#### Task objective:
Look below for the line containing "[mullion()] + mirrored(mullion()))" and the line containing "before = set(bpy.data.objects)"; repeat exactly those two lines and all lines between them, and nothing else.

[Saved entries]

--- Start ---

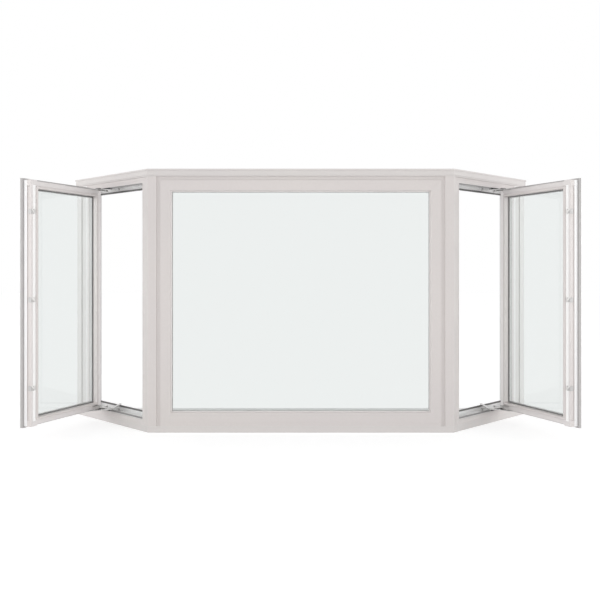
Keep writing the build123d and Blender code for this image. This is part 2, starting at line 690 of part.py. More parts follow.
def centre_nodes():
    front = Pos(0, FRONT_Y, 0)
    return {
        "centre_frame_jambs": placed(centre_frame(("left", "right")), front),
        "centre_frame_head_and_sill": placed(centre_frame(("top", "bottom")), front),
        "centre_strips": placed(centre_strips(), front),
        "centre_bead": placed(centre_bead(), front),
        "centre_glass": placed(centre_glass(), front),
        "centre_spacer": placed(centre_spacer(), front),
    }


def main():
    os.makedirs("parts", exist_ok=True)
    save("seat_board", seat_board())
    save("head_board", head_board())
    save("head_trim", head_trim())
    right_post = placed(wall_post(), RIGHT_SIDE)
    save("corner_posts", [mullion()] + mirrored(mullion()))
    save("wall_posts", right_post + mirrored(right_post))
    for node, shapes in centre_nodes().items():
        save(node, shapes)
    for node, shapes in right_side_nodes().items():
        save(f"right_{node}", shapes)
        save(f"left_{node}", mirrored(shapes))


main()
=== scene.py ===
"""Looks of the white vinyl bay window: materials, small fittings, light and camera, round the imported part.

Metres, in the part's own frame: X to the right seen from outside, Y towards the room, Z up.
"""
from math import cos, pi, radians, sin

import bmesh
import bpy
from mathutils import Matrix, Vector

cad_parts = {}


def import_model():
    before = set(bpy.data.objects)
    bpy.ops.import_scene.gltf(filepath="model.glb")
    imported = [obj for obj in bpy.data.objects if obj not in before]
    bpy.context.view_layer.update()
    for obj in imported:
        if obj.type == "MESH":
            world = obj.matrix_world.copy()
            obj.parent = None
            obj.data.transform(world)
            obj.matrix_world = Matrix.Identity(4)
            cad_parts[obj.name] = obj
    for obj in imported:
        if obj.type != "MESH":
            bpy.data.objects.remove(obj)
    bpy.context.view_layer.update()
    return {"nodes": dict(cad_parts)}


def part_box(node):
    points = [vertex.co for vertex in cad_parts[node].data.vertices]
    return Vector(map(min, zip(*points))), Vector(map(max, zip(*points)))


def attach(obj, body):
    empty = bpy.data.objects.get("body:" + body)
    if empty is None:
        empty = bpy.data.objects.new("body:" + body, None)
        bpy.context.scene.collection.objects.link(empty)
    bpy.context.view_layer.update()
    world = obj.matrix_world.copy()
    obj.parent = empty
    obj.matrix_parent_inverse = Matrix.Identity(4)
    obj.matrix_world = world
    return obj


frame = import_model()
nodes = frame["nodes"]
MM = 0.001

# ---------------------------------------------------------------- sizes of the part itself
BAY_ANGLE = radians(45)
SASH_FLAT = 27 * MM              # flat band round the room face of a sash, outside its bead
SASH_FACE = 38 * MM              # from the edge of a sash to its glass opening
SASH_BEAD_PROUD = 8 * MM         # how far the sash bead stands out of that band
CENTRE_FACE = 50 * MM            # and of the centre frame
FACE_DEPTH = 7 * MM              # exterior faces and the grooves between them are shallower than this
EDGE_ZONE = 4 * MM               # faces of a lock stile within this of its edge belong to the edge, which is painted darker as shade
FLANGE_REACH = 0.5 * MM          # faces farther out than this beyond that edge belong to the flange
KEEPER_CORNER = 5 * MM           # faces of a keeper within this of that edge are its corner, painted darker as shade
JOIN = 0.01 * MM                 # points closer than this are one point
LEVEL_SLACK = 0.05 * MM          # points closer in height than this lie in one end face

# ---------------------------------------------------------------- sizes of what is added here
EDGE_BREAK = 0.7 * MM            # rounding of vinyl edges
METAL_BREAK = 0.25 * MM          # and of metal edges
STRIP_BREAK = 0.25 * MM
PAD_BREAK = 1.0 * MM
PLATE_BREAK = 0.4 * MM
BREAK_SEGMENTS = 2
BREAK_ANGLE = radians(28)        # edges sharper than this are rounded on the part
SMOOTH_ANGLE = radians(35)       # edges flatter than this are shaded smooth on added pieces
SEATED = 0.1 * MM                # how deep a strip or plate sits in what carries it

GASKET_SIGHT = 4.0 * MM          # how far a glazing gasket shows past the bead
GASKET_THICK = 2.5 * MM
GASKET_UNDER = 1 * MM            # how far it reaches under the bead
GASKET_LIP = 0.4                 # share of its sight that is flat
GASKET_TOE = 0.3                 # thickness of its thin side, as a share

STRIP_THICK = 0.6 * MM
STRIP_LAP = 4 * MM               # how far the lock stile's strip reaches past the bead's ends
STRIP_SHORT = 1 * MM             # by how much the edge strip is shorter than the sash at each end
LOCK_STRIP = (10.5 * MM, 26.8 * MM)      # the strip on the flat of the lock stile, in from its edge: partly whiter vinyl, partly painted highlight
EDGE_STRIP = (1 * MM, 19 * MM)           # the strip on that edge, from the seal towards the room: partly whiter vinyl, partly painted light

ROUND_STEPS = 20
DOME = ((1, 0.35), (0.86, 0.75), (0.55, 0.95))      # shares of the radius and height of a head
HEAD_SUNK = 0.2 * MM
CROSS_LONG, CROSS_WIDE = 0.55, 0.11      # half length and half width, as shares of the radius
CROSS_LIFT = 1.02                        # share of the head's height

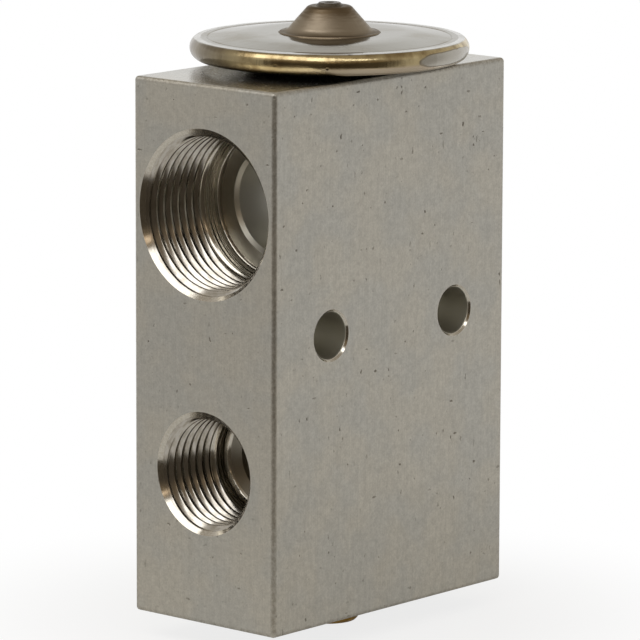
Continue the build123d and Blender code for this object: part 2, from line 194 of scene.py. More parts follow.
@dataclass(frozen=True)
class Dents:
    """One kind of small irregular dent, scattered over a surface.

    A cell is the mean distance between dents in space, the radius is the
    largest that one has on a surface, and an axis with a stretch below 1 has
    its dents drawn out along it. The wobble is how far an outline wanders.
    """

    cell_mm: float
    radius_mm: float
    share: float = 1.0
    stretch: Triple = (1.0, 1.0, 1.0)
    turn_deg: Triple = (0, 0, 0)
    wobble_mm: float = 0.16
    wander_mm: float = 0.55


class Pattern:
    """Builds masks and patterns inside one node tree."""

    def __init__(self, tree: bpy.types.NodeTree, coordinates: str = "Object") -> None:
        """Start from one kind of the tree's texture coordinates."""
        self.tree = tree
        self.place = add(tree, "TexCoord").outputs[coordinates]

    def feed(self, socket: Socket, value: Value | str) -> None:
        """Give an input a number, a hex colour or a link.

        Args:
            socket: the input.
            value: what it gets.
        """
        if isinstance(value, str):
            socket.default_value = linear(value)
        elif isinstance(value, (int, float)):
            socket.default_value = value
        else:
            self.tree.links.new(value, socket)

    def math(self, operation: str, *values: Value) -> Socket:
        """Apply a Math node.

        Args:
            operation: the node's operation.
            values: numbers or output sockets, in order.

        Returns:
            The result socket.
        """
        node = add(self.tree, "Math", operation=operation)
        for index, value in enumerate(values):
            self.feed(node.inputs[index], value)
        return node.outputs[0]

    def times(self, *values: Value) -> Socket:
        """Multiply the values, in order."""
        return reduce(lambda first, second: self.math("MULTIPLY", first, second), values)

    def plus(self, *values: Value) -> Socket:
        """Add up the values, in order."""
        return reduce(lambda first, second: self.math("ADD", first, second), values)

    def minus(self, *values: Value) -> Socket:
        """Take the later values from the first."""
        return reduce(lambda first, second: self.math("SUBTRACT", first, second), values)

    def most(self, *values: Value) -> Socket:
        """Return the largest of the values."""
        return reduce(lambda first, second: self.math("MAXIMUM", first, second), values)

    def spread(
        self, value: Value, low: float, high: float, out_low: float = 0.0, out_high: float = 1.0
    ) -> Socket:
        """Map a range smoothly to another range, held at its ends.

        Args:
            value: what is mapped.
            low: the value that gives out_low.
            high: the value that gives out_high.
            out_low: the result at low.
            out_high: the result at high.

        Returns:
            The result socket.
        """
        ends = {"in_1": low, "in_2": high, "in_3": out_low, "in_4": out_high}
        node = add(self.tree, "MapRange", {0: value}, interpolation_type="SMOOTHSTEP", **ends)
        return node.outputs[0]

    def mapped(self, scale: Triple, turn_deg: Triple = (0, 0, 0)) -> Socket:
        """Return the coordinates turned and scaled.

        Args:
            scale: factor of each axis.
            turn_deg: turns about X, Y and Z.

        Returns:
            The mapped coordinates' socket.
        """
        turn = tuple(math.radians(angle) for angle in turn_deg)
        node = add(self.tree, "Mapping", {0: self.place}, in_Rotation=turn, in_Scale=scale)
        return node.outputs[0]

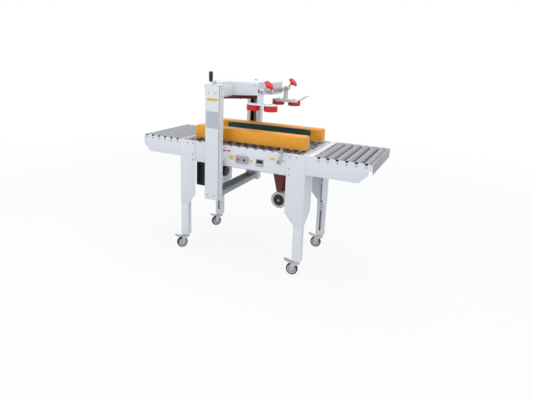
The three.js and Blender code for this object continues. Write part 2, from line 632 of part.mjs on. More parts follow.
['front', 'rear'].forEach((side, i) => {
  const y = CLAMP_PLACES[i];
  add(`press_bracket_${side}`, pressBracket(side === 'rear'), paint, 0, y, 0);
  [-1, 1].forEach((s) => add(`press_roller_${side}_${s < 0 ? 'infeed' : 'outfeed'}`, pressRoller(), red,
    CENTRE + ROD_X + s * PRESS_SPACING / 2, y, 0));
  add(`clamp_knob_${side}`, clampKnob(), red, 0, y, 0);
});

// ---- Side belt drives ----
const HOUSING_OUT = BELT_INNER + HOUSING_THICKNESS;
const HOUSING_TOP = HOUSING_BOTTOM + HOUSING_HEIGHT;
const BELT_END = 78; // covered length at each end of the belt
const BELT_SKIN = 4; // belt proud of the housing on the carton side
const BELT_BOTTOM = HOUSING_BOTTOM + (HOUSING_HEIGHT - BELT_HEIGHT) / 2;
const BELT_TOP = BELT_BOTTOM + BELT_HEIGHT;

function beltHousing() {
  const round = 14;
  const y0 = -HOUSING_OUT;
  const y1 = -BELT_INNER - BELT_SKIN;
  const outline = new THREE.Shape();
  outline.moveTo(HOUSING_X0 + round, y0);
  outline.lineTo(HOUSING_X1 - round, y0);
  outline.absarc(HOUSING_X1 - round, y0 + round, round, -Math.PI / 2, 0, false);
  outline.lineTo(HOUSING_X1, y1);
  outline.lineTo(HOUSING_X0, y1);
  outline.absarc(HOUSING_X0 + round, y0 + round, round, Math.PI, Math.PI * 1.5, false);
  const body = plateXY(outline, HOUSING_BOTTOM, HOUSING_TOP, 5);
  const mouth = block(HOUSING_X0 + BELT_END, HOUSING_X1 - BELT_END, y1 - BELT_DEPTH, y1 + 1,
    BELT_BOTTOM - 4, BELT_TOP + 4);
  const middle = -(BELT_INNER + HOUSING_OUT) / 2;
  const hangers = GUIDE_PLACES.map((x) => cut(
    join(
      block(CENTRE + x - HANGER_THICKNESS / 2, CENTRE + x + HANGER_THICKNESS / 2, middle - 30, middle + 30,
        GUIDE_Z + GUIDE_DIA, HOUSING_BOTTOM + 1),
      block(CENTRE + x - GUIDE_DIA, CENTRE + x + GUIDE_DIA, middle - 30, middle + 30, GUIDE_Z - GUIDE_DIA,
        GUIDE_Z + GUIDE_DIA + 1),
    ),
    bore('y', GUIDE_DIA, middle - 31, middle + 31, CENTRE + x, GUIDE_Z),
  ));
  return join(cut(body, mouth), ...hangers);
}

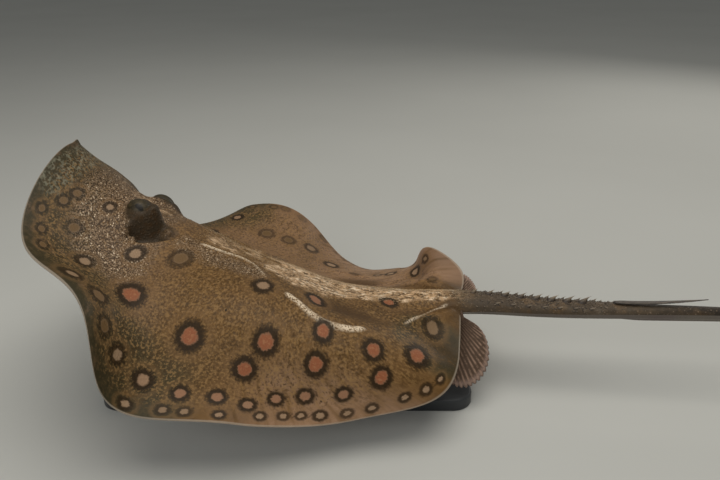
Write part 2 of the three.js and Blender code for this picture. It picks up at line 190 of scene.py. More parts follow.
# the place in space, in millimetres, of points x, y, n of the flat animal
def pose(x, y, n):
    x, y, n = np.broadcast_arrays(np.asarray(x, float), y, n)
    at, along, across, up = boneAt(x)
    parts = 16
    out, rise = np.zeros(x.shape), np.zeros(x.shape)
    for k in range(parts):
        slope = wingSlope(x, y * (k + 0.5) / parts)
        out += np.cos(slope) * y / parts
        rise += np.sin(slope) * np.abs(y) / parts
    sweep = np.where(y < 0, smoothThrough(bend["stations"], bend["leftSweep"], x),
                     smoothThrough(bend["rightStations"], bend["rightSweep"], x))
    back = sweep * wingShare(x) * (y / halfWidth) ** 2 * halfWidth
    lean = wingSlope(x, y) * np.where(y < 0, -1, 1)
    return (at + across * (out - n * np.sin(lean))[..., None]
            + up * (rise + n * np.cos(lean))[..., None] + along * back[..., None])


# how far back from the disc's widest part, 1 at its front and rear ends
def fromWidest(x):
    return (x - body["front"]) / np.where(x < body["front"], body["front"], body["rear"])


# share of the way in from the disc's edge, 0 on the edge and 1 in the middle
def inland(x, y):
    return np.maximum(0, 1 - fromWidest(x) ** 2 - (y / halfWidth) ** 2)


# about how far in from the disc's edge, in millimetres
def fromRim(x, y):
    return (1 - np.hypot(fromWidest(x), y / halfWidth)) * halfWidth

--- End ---

#### Answer to the problem:
    save("corner_posts", [mullion()] + mirrored(mullion()))
    save("wall_posts", right_post + mirrored(right_post))
    for node, shapes in centre_nodes().items():
        save(node, shapes)
    for node, shapes in right_side_nodes().items():
        save(f"right_{node}", shapes)
        save(f"left_{node}", mirrored(shapes))


main()
=== scene.py ===
"""Looks of the white vinyl bay window: materials, small fittings, light and camera, round the imported part.

Metres, in the part's own frame: X to the right seen from outside, Y towards the room, Z up.
"""
from math import cos, pi, radians, sin

import bmesh
import bpy
from mathutils import Matrix, Vector

cad_parts = {}


def import_model():
    before = set(bpy.data.objects)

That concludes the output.